Direction:
Find the line containing "What OpenSCAD source" in the material below; copy that line and all following lines exactly.

Dataset rows:
****************
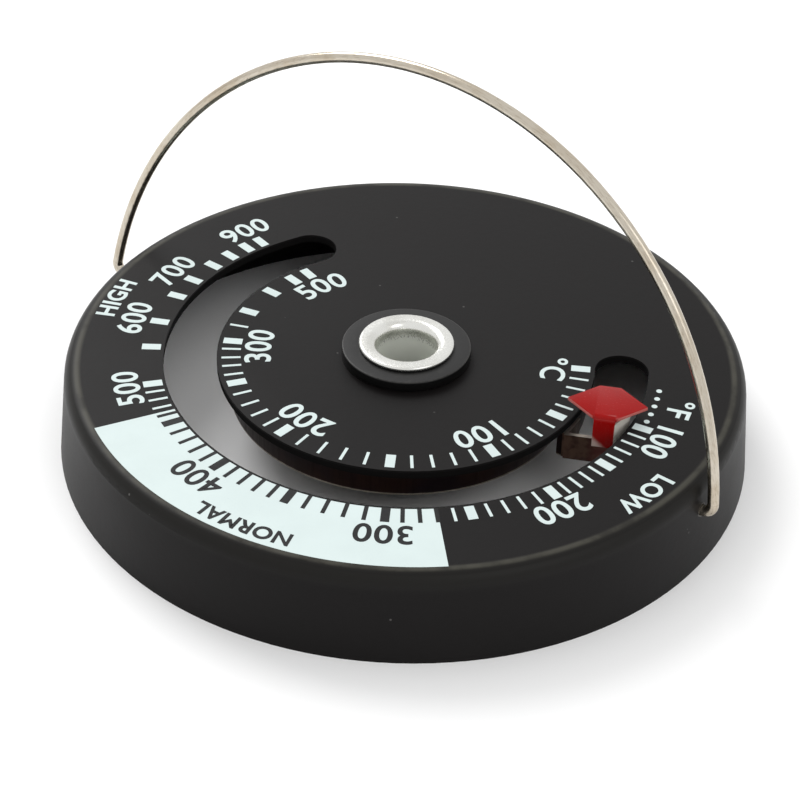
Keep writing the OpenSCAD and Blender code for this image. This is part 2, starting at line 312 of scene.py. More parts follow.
class Finish(Sheet):
    """A material being made, with the patterns that several finishes share."""

    def __init__(self, name):
        self.material = bpy.data.materials.new(name)
        self.material.use_nodes = True
        super().__init__(self.material.node_tree)
        self.tree.nodes.clear()
        self.place = self.add("ShaderNodeTexCoord", out="Object")
        self.colours = bpy.context.scene.thermometer_finish

    def split(self, vector=None):
        parts = self.tree.nodes.new("ShaderNodeSeparateXYZ")
        self.tree.links.new((vector or self.place).socket, parts.inputs[0])
        return [Wire(self, parts.outputs[i]) for i in range(3)]

    def moved(self, turn=(0, 0, 0), shift=(0, 0, 0), scale=(1, 1, 1)):
        return self.add(
            "ShaderNodeMapping", {"vector_type": "POINT"},
            {"Vector": self.place, "Location": shift, "Rotation": turn, "Scale": scale},
        )

    def noise(self, scale, detail=2.0, vector=None, roughness=0.5):
        return self.add(
            "ShaderNodeTexNoise", {"noise_dimensions": "3D"},
            {"Vector": vector or self.place, "Scale": scale, "Detail": detail,
             "Roughness": roughness},
        )

    def cells(self, scale):
        return self.add(
            "ShaderNodeTexVoronoi", {"feature": "F1"},
            {"Vector": self.place, "Scale": scale}, out="Distance",
        )

    def rings(self, along, scale, detail):
        """Noise that changes only with one distance, as turned marks do."""
        return self.add(
            "ShaderNodeTexNoise", {"noise_dimensions": "1D"},
            {"W": along, "Scale": scale, "Detail": detail},
        )

    def step(self, value, low, high, to_low=0.0, to_high=1.0):
        """Smooth change from one number to another as a value goes from low to high."""
        return self.add(
            "ShaderNodeMapRange", {"interpolation_type": "SMOOTHSTEP", "clamp": True},
            {"Value": value, "From Min": low, "From Max": high, "To Min": to_low,
             "To Max": to_high},
        )

    def mixed(self, share, first, second):
        return self.add(
            "ShaderNodeMix", {"data_type": "RGBA", "blend_type": "MIX"},
            {0: share, 6: first, 7: second}, out=2,
        )

    def tinted(self, share, first, second):
        return self.add(
            "ShaderNodeMix", {"data_type": "RGBA", "blend_type": "MULTIPLY"},
            {0: share, 6: first, 7: second}, out=2,
        )

    def radius(self):
        x, y, _ = self.split()
        return (x * x + y * y) ** 0.5

    def along_arrow(self):
        """Distances along and across the arrow from its centre, and the height."""
        c = bpy.context.scene.thermometer_pointer
        shift = (-c.slot_r * math.cos(c.skew), c.slot_r * math.sin(c.skew), 0.0)
        return self.split(self.moved(turn=(0, 0, -(c.place + c.skew)), shift=shift))

    def upward(self):
        """How level the surface is: 1 on flat faces, 0 on walls."""
        normal = self.add("ShaderNodeNewGeometry", out="Normal")
        return abs(self.split(normal)[2])

    def bump(self, height, distance, strength):
        return self.add(
            "ShaderNodeBump", None,
            {"Height": height, "Distance": distance, "Strength": strength},
        )

    def done(self, colour, roughness, metallic=0.0, normal=None, coat=None,
             coat_roughness=0.1, specular=0.5):
        surface = self.add(
            "ShaderNodeBsdfPrincipled", None,
            {"Base Color": colour, "Roughness": roughness, "Metallic": metallic,
             "Normal": normal, "Coat Weight": coat, "Coat Roughness": coat_roughness,
             "Specular IOR Level": specular},
        )
        self.add("ShaderNodeOutputMaterial", None, {"Surface": surface})
        return self.material


# ---------------------------------------------------------------- finishes


def satin_black():
    """Baked satin paint: fine grain, orange peel, dust, and bare metal at the bail's holes."""
    f = Finish("satin_black")
    rgb = f.colours.paint
    cloud = f.noise(70.0, 3.0)
    grain = f.noise(9000.0, 2.0)
    peel = f.noise(1300.0, 2.0)
    specks = f.step(f.cells(420.0), 0.03, 0.055, 1.0, 0.0)
    rare = f.step(f.noise(160.0, 1.0), 0.56, 0.62)
    x, y, z = f.split()
    ax, ay, az = BAIL["axis"]
    height = z - BAIL["pos_m"][2]
    along = x * ax + y * ay + height * az
    from_pin = (x * x + y * y + height * height - along * along) ** 0.5
    rubbed = f.step(from_pin + (f.noise(1800.0) - 0.5) * 0.0004, 0.00056, 0.0007, 1.0, 0.0)
    r = f.radius()
    # painted highlight: the rounded rim is lighter all round, in a broad soft band
    edge = f.step(r, COVER_R - 0.0024, COVER_R - 0.0012) * f.step(z, 0.0068, 0.0082)
    base = f.mixed(f.step(cloud, 0.35, 0.7, 0.0, 0.35), rgb, tuple(1.7 * c for c in rgb))
    base = f.mixed(edge * 0.5, base, (0.016, 0.0155, 0.0135))
    # thin line along the rim's corner: partly rubbed paint, partly a painted highlight
    rim = f.step(abs(r - (COVER_R - 0.00195)), 0.00006, 0.00042, 1.0, 0.0)
    worn = rim * f.step(z, 0.0075, 0.0081) * f.step(f.noise(420.0, 3.0), 0.3, 0.6, 0.35, 0.9)
    base = f.mixed(worn * 0.7, base, (0.075, 0.072, 0.058))
    base = f.mixed(specks * rare * 0.5, base, (0.16, 0.155, 0.15))
    base = f.mixed(rubbed * 0.6, base, (0.2, 0.19, 0.17))
    # painted shade: the cover's inner side is darkened and made rougher
    within = f.step(r, CUP_R - 0.0001, CUP_R + 0.0001, 1.0, 0.0)
    inside = within * f.step(z, FACE_Z - 0.0003, FACE_Z - 0.0001, 1.0, 0.0)
    base = f.mixed(inside * 0.8, base, (0.0016, 0.0014, 0.0014))
    rough = f.step(cloud, 0.3, 0.7, 0.4, 0.47) + (grain - 0.5) * 0.1 - edge * 0.05 + inside * 0.4
    bump = f.bump(peel * 0.6 + grain * 0.25, 0.000018, 0.8)
    return f.done(base, rough, rubbed * 0.9, bump, specular=0.12)


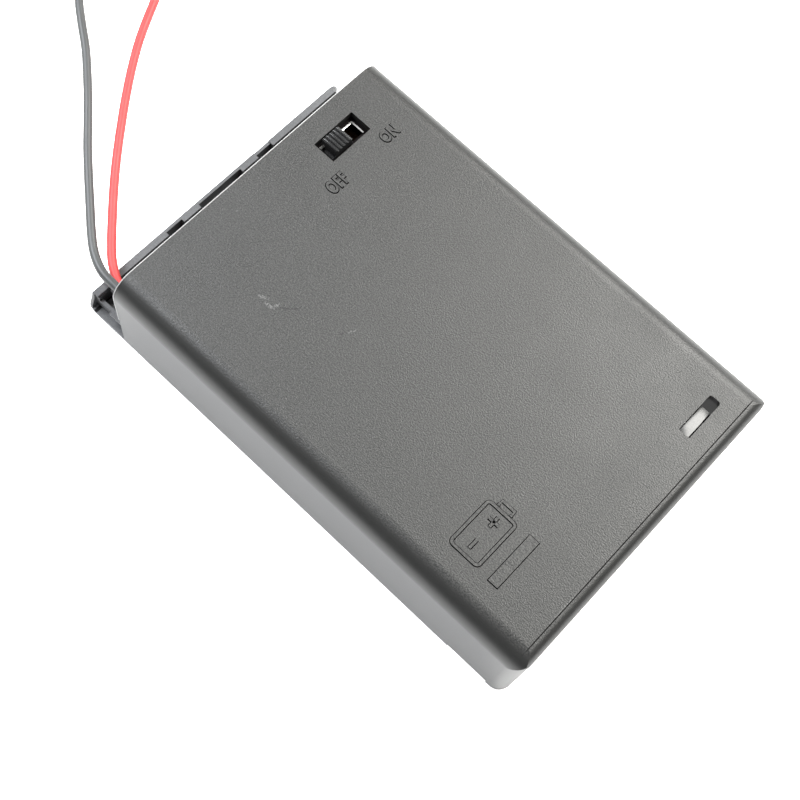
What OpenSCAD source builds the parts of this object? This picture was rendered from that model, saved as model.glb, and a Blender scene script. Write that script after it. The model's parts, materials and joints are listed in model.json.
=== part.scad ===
****************
Answer to the task:
What OpenSCAD source builds the parts of this object? This picture was rendered from that model, saved as model.glb, and a Blender scene script. Write that script after it. The model's parts, materials and joints are listed in model.json.
=== part.scad ===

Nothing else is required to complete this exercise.